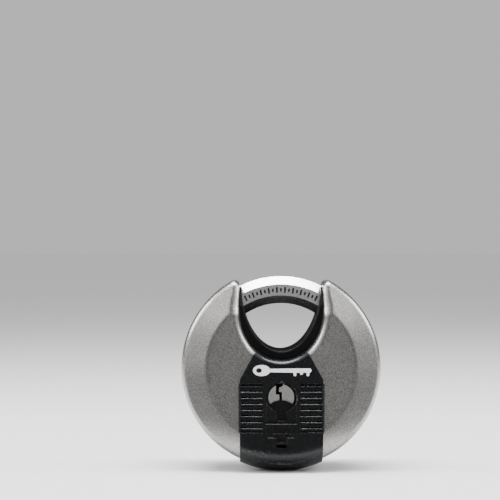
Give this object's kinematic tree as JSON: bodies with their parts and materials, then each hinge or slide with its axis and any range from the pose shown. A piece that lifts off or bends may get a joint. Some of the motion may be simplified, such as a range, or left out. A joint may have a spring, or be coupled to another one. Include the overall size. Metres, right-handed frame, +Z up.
{
  "type": "disc padlock",
  "caption": "Round steel padlock with a shrouded curved bar across a notch, a ribbed black cover and a sliding keyhole door.",
  "frame": {"origin": "centre of the flat back, on the disc's axis", "axes": "+Z up towards the shackle, -Y out of the front face, +X to the right seen from the front"},
  "size_m": [0.07, 0.0291, 0.0679],
  "materials": {
    "shell_steel": "satin stainless steel",
    "shackle_steel": "hardened steel, ground and plated",
    "cover_plastic": "fine-grained black plastic",
    "liner_plastic": "coarse-grained black plastic",
    "door_plastic": "smooth black plastic",
    "core_casting": "raw grey zinc casting",
    "plug_nickel": "nickel-plated brass",
    "housing_brass": "turned brass",
    "pin_brass": "turned brass",
    "pin_steel": "ground steel",
    "spring_steel": "spring wire",
    "gear_steel": "machined steel",
    "fastener_steel": "zinc-plated steel"
  },
  "bodies": {
    "lock_body": {"front_shell": "shell_steel", "rear_shell": "shell_steel", "core_front": "core_casting", "core_middle": "core_casting", "core_rear": "core_casting", "core_rivets": "fastener_steel", "notch_liner": "liner_plastic", "front_cover": "cover_plastic", "cylinder_housing": "housing_brass", "cylinder_pin": "fastener_steel", "chamber_strip": "pin_brass", "driver_spring_1": "spring_steel", "driver_spring_2": "spring_steel", "driver_spring_3": "spring_steel", "driver_spring_4": "spring_steel"},
    "shackle": {"shackle": "shackle_steel", "drive_plate": "gear_steel", "drive_plate_screws": "fastener_steel"},
    "plug": {"plug": "plug_nickel", "drive_gear": "gear_steel", "gear_screw": "fastener_steel"},
    "door": {"keyway_door": "door_plastic", "door_grip": "door_plastic"},
    "key_pin_1": {"key_pin_1": "pin_brass"},
    "driver_pin_1": {"driver_pin_1": "pin_steel"},
    "key_pin_2": {"key_pin_2": "pin_brass"},
    "driver_pin_2": {"driver_pin_2": "pin_steel"},
    "key_pin_3": {"key_pin_3": "pin_brass"},
    "driver_pin_3": {"driver_pin_3": "pin_steel"},
    "key_pin_4": {"key_pin_4": "pin_brass"},
    "driver_pin_4": {"driver_pin_4": "pin_steel"}
  },
  "joints": [
    {"name": "shackle_turn", "type": "hinge", "parent": "lock_body", "child": "shackle", "pos_m": [0, -0.013, 0], "axis": [0, 1, 0], "range_deg": [0, 79]},
    {"name": "plug_turn", "type": "hinge", "parent": "lock_body", "child": "plug", "pos_m": [0, -0.013, -0.01], "axis": [0, 1, 0], "range_deg": [0, 163.3]},
    {"name": "door_slide", "type": "slide", "parent": "lock_body", "child": "door", "axis": [0, 0, 1], "range_m": [-0.0034, 0.0071]},
    {"name": "key_pin_1_lift", "type": "slide", "parent": "plug", "child": "key_pin_1", "axis": [0, 0, 1], "range_m": [0, 0.0012]},
    {"name": "driver_pin_1_press", "type": "slide", "parent": "lock_body", "child": "driver_pin_1", "axis": [0, 0, -1], "range_m": [0, 0.0012], "stiffness_N_per_m": 150, "springref_m": -0.004, "deforming": ["driver_spring_1"]},
    {"name": "key_pin_2_lift", "type": "slide", "parent": "plug", "child": "key_pin_2", "axis": [0, 0, 1], "range_m": [0, 0.0012]},
    {"name": "driver_pin_2_press", "type": "slide", "parent": "lock_body", "child": "driver_pin_2", "axis": [0, 0, -1], "range_m": [0, 0.0012], "stiffness_N_per_m": 150, "springref_m": -0.004, "deforming": ["driver_spring_2"]},
    {"name": "key_pin_3_lift", "type": "slide", "parent": "plug", "child": "key_pin_3", "axis": [0, 0, 1], "range_m": [0, 0.0012]},
    {"name": "driver_pin_3_press", "type": "slide", "parent": "lock_body", "child": "driver_pin_3", "axis": [0, 0, -1], "range_m": [0, 0.0012], "stiffness_N_per_m": 150, "springref_m": -0.004, "deforming": ["driver_spring_3"]},
    {"name": "key_pin_4_lift", "type": "slide", "parent": "plug", "child": "key_pin_4", "axis": [0, 0, 1], "range_m": [0, 0.0012]},
    {"name": "driver_pin_4_press", "type": "slide", "parent": "lock_body", "child": "driver_pin_4", "axis": [0, 0, -1], "range_m": [0, 0.0012], "stiffness_N_per_m": 150, "springref_m": -0.004, "deforming": ["driver_spring_4"]}
  ],
  "couplings": [
    {"joint": "plug_turn", "follows": "shackle_turn", "ratio": 2.0667}
  ]
}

### Instructions for the task
Extract each line of the listing above, copying it word for word.

### Exercise solution
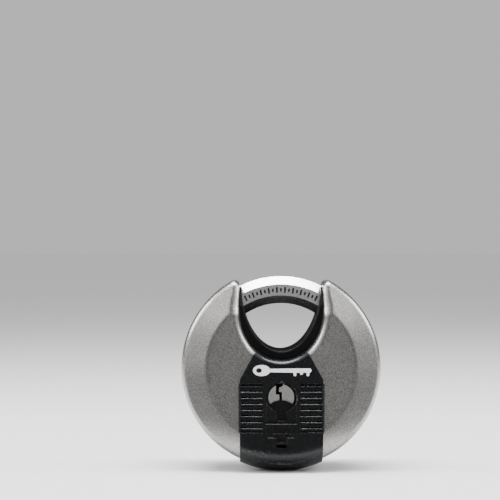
Give this object's kinematic tree as JSON: bodies with their parts and materials, then each hinge or slide with its axis and any range from the pose shown. A piece that lifts off or bends may get a joint. Some of the motion may be simplified, such as a range, or left out. A joint may have a spring, or be coupled to another one. Include the overall size. Metres, right-handed frame, +Z up.
{
  "type": "disc padlock",
  "caption": "Round steel padlock with a shrouded curved bar across a notch, a ribbed black cover and a sliding keyhole door.",
  "frame": {"origin": "centre of the flat back, on the disc's axis", "axes": "+Z up towards the shackle, -Y out of the front face, +X to the right seen from the front"},
  "size_m": [0.07, 0.0291, 0.0679],
  "materials": {
    "shell_steel": "satin stainless steel",
    "shackle_steel": "hardened steel, ground and plated",
    "cover_plastic": "fine-grained black plastic",
    "liner_plastic": "coarse-grained black plastic",
    "door_plastic": "smooth black plastic",
    "core_casting": "raw grey zinc casting",
    "plug_nickel": "nickel-plated brass",
    "housing_brass": "turned brass",
    "pin_brass": "turned brass",
    "pin_steel": "ground steel",
    "spring_steel": "spring wire",
    "gear_steel": "machined steel",
    "fastener_steel": "zinc-plated steel"
  },
  "bodies": {
    "lock_body": {"front_shell": "shell_steel", "rear_shell": "shell_steel", "core_front": "core_casting", "core_middle": "core_casting", "core_rear": "core_casting", "core_rivets": "fastener_steel", "notch_liner": "liner_plastic", "front_cover": "cover_plastic", "cylinder_housing": "housing_brass", "cylinder_pin": "fastener_steel", "chamber_strip": "pin_brass", "driver_spring_1": "spring_steel", "driver_spring_2": "spring_steel", "driver_spring_3": "spring_steel", "driver_spring_4": "spring_steel"},
    "shackle": {"shackle": "shackle_steel", "drive_plate": "gear_steel", "drive_plate_screws": "fastener_steel"},
    "plug": {"plug": "plug_nickel", "drive_gear": "gear_steel", "gear_screw": "fastener_steel"},
    "door": {"keyway_door": "door_plastic", "door_grip": "door_plastic"},
    "key_pin_1": {"key_pin_1": "pin_brass"},
    "driver_pin_1": {"driver_pin_1": "pin_steel"},
    "key_pin_2": {"key_pin_2": "pin_brass"},
    "driver_pin_2": {"driver_pin_2": "pin_steel"},
    "key_pin_3": {"key_pin_3": "pin_brass"},
    "driver_pin_3": {"driver_pin_3": "pin_steel"},
    "key_pin_4": {"key_pin_4": "pin_brass"},
    "driver_pin_4": {"driver_pin_4": "pin_steel"}
  },
  "joints": [
    {"name": "shackle_turn", "type": "hinge", "parent": "lock_body", "child": "shackle", "pos_m": [0, -0.013, 0], "axis": [0, 1, 0], "range_deg": [0, 79]},
    {"name": "plug_turn", "type": "hinge", "parent": "lock_body", "child": "plug", "pos_m": [0, -0.013, -0.01], "axis": [0, 1, 0], "range_deg": [0, 163.3]},
    {"name": "door_slide", "type": "slide", "parent": "lock_body", "child": "door", "axis": [0, 0, 1], "range_m": [-0.0034, 0.0071]},
    {"name": "key_pin_1_lift", "type": "slide", "parent": "plug", "child": "key_pin_1", "axis": [0, 0, 1], "range_m": [0, 0.0012]},
    {"name": "driver_pin_1_press", "type": "slide", "parent": "lock_body", "child": "driver_pin_1", "axis": [0, 0, -1], "range_m": [0, 0.0012], "stiffness_N_per_m": 150, "springref_m": -0.004, "deforming": ["driver_spring_1"]},
    {"name": "key_pin_2_lift", "type": "slide", "parent": "plug", "child": "key_pin_2", "axis": [0, 0, 1], "range_m": [0, 0.0012]},
    {"name": "driver_pin_2_press", "type": "slide", "parent": "lock_body", "child": "driver_pin_2", "axis": [0, 0, -1], "range_m": [0, 0.0012], "stiffness_N_per_m": 150, "springref_m": -0.004, "deforming": ["driver_spring_2"]},
    {"name": "key_pin_3_lift", "type": "slide", "parent": "plug", "child": "key_pin_3", "axis": [0, 0, 1], "range_m": [0, 0.0012]},
    {"name": "driver_pin_3_press", "type": "slide", "parent": "lock_body", "child": "driver_pin_3", "axis": [0, 0, -1], "range_m": [0, 0.0012], "stiffness_N_per_m": 150, "springref_m": -0.004, "deforming": ["driver_spring_3"]},
    {"name": "key_pin_4_lift", "type": "slide", "parent": "plug", "child": "key_pin_4", "axis": [0, 0, 1], "range_m": [0, 0.0012]},
    {"name": "driver_pin_4_press", "type": "slide", "parent": "lock_body", "child": "driver_pin_4", "axis": [0, 0, -1], "range_m": [0, 0.0012], "stiffness_N_per_m": 150, "springref_m": -0.004, "deforming": ["driver_spring_4"]}
  ],
  "couplings": [
    {"joint": "plug_turn", "follows": "shackle_turn", "ratio": 2.0667}
  ]
}